Google Map Tile Overlays

April 14, 2009
By Ben Cochran

If you’ve seen the new Admission Site, you may have noticed the new Google Maps-based campus maps we’re using. We created these for a still-ongoing campus map project, but thought they fit well on the Admissions site.

Since the site’s launch we’ve received a few requests for information on the process of creating these maps. I decided to write up a little bit about our process here.

The best starting place would be to familiarize yourself with the Google Maps API and its documentation.

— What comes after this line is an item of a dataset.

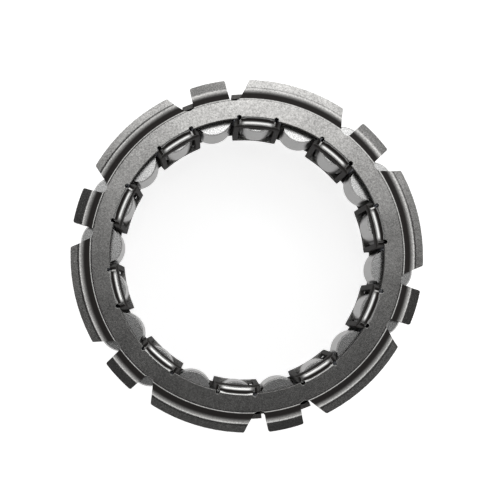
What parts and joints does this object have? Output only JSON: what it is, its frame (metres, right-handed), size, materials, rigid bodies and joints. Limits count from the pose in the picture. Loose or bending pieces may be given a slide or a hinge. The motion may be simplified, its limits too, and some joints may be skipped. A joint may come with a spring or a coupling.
{
  "type": "sprag starter clutch",
  "caption": "Sprag one-way clutch element for a starter drive: a tabbed front cage, an outer cage and a ribbon spring hold a ring of tilting sprags.",
  "frame": {"origin": "on the clutch axis, in the plane of the clinched feet at the back", "axes": "+Z along the clutch axis towards the tabbed front face; +X is 13 degrees clockwise of the middle of the first long tab, seen from the front"},
  "size_m": [0.0704, 0.0704, 0.0179],
  "materials": {
    "cage_steel": "tumbled, phosphated pressed steel, satin",
    "outer_cage_steel": "tumbled pressed steel, satin",
    "spring_steel": "blued spring steel strip",
    "sprag_steel": "hardened and ground steel"
  },
  "bodies": {
    "cage": {"front_cage": "cage_steel", "outer_cage": "outer_cage_steel", "ribbon_spring": "spring_steel"},
    "sprag_01": {"sprag_01": "sprag_steel"},
    "sprag_02": {"sprag_02": "sprag_steel"},
    "sprag_03": {"sprag_03": "sprag_steel"},
    "sprag_04": {"sprag_04": "sprag_steel"},
    "sprag_05": {"sprag_05": "sprag_steel"},
    "sprag_06": {"sprag_06": "sprag_steel"},
    "sprag_07": {"sprag_07": "sprag_steel"},
    "sprag_08": {"sprag_08": "sprag_steel"},
    "sprag_09": {"sprag_09": "sprag_steel"},
    "sprag_10": {"sprag_10": "sprag_steel"},
    "sprag_11": {"sprag_11": "sprag_steel"},
    "sprag_12": {"sprag_12": "sprag_steel"},
    "sprag_13": {"sprag_13": "sprag_steel"},
    "sprag_14": {"sprag_14": "sprag_steel"},
    "sprag_15": {"sprag_15": "sprag_steel"},
    "sprag_16": {"sprag_16": "sprag_steel"},
    "sprag_17": {"sprag_17": "sprag_steel"},
    "sprag_18": {"sprag_18": "sprag_steel"},
    "sprag_19": {"sprag_19": "sprag_steel"},
    "sprag_20": {"sprag_20": "sprag_steel"}
  },
  "joints": [
    {"name": "sprag_01_tilt", "type": "hinge", "parent": "cage", "child": "sprag_01", "pos_m": [0.02502, 0.01498, 0.00865], "axis": [0, 0, 1], "range_deg": [-5, 4]},
    {"name": "sprag_02_tilt", "type": "hinge", "parent": "cage", "child": "sprag_02", "pos_m": [0.01917, 0.02198, 0.00865], "axis": [0, 0, 1], "range_deg": [-5, 4]},
    {"name": "sprag_03_tilt", "type": "hinge", "parent": "cage", "child": "sprag_03", "pos_m": [0.01144, 0.02683, 0.00865], "axis": [0, 0, 1], "range_deg": [-5, 4]},
    {"name": "sprag_04_tilt", "type": "hinge", "parent": "cage", "child": "sprag_04", "pos_m": [0.00259, 0.02905, 0.00865], "axis": [0, 0, 1], "range_deg": [-5, 4]},
    {"name": "sprag_05_tilt", "type": "hinge", "parent": "cage", "child": "sprag_05", "pos_m": [-0.00652, 0.02843, 0.00865], "axis": [0, 0, 1], "range_deg": [-5, 4]},
    {"name": "sprag_06_tilt", "type": "hinge", "parent": "cage", "child": "sprag_06", "pos_m": [-0.01498, 0.02502, 0.00865], "axis": [0, 0, 1], "range_deg": [-5, 4]},
    {"name": "sprag_07_tilt", "type": "hinge", "parent": "cage", "child": "sprag_07", "pos_m": [-0.02198, 0.01917, 0.00865], "axis": [0, 0, 1], "range_deg": [-5, 4]},
    {"name": "sprag_08_tilt", "type": "hinge", "parent": "cage", "child": "sprag_08", "pos_m": [-0.02683, 0.01144, 0.00865], "axis": [0, 0, 1], "range_deg": [-5, 4]},
    {"name": "sprag_09_tilt", "type": "hinge", "parent": "cage", "child": "sprag_09", "pos_m": [-0.02905, 0.00259, 0.00865], "axis": [0, 0, 1], "range_deg": [-5, 4]},
    {"name": "sprag_10_tilt", "type": "hinge", "parent": "cage", "child": "sprag_10", "pos_m": [-0.02843, -0.00652, 0.00865], "axis": [0, 0, 1], "range_deg": [-5, 4]},
    {"name": "sprag_11_tilt", "type": "hinge", "parent": "cage", "child": "sprag_11", "pos_m": [-0.02502, -0.01498, 0.00865], "axis": [0, 0, 1], "range_deg": [-5, 4]},
    {"name": "sprag_12_tilt", "type": "hinge", "parent": "cage", "child": "sprag_12", "pos_m": [-0.01917, -0.02198, 0.00865], "axis": [0, 0, 1], "range_deg": [-5, 4]},
    {"name": "sprag_13_tilt", "type": "hinge", "parent": "cage", "child": "sprag_13", "pos_m": [-0.01144, -0.02683, 0.00865], "axis": [0, 0, 1], "range_deg": [-5, 4]},
    {"name": "sprag_14_tilt", "type": "hinge", "parent": "cage", "child": "sprag_14", "pos_m": [-0.00259, -0.02905, 0.00865], "axis": [0, 0, 1], "range_deg": [-5, 4]},
    {"name": "sprag_15_tilt", "type": "hinge", "parent": "cage", "child": "sprag_15", "pos_m": [0.00652, -0.02843, 0.00865], "axis": [0, 0, 1], "range_deg": [-5, 4]},
    {"name": "sprag_16_tilt", "type": "hinge", "parent": "cage", "child": "sprag_16", "pos_m": [0.01498, -0.02502, 0.00865], "axis": [0, 0, 1], "range_deg": [-5, 4]},
    {"name": "sprag_17_tilt", "type": "hinge", "parent": "cage", "child": "sprag_17", "pos_m": [0.02198, -0.01917, 0.00865], "axis": [0, 0, 1], "range_deg": [-5, 4]},
    {"name": "sprag_18_tilt", "type": "hinge", "parent": "cage", "child": "sprag_18", "pos_m": [0.02683, -0.01144, 0.00865], "axis": [0, 0, 1], "range_deg": [-5, 4]},
    {"name": "sprag_19_tilt", "type": "hinge", "parent": "cage", "child": "sprag_19", "pos_m": [0.02905, -0.00259, 0.00865], "axis": [0, 0, 1], "range_deg": [-5, 4]},
    {"name": "sprag_20_tilt", "type": "hinge", "parent": "cage", "child": "sprag_20", "pos_m": [0.02843, 0.00652, 0.00865], "axis": [0, 0, 1], "range_deg": [-5, 4]}
  ],
  "couplings": [
    {"joint": "sprag_02_tilt", "follows": "sprag_01_tilt", "ratio": 1},
    {"joint": "sprag_03_tilt", "follows": "sprag_01_tilt", "ratio": 1},
    {"joint": "sprag_04_tilt", "follows": "sprag_01_tilt", "ratio": 1},
    {"joint": "sprag_05_tilt", "follows": "sprag_01_tilt", "ratio": 1},
    {"joint": "sprag_06_tilt", "follows": "sprag_01_tilt", "ratio": 1},
    {"joint": "sprag_07_tilt", "follows": "sprag_01_tilt", "ratio": 1},
    {"joint": "sprag_08_tilt", "follows": "sprag_01_tilt", "ratio": 1},
    {"joint": "sprag_09_tilt", "follows": "sprag_01_tilt", "ratio": 1},
    {"joint": "sprag_10_tilt", "follows": "sprag_01_tilt", "ratio": 1},
    {"joint": "sprag_11_tilt", "follows": "sprag_01_tilt", "ratio": 1},
    {"joint": "sprag_12_tilt", "follows": "sprag_01_tilt", "ratio": 1},
    {"joint": "sprag_13_tilt", "follows": "sprag_01_tilt", "ratio": 1},
    {"joint": "sprag_14_tilt", "follows": "sprag_01_tilt", "ratio": 1},
    {"joint": "sprag_15_tilt", "follows": "sprag_01_tilt", "ratio": 1},
    {"joint": "sprag_16_tilt", "follows": "sprag_01_tilt", "ratio": 1},
    {"joint": "sprag_17_tilt", "follows": "sprag_01_tilt", "ratio": 1},
    {"joint": "sprag_18_tilt", "follows": "sprag_01_tilt", "ratio": 1},
    {"joint": "sprag_19_tilt", "follows": "sprag_01_tilt", "ratio": 1},
    {"joint": "sprag_20_tilt", "follows": "sprag_01_tilt", "ratio": 1}
  ]
}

The main thing we’ve done is create a custom tile overlay of our campus map.

The steps to do this are pretty well documented on The Mapki wiki, but we strayed from this in a few ways that I’ll outline below.

We started with a PDF version of our map that we imported into Adobe Illustrator to edit. We stitched together Google Map tiles at the correct zoom level to create a large-scale background image. We put this behind our map in Illustrator to align everything correctly and give us crop marks.

Because our building and street labels are on our map, we created a layer for each final zoom level so that we could align, resize, remove labels at the various sizes.

Then we imported this into Photoshop at the correct resolution for each zoom level and used this script to output the tiles.

After that, it’s back to Mapki and the GMap API docs for actually getting these tiles onto a map on your page.

We’ve done some additional trickery that I won’t go into detail with here:

  • Slightly modified the tile cutter script to import the correct Illustrator files at the correct resolution for each zoom level
  • Created a set of base tiles with no color on buildings and a set tiles with just buildings highlighted for various building groups (Academic, Administrative, Student Housing, etc). We toggle these overlay layers based on what the user is currently looking at.
  • We’ve done some work to convert our map Illustrator file to SVG to KML file so that we can overlay this on a map for use with clickable targets. If this ever works in a generalizable way, I’ll write it up and publish the code.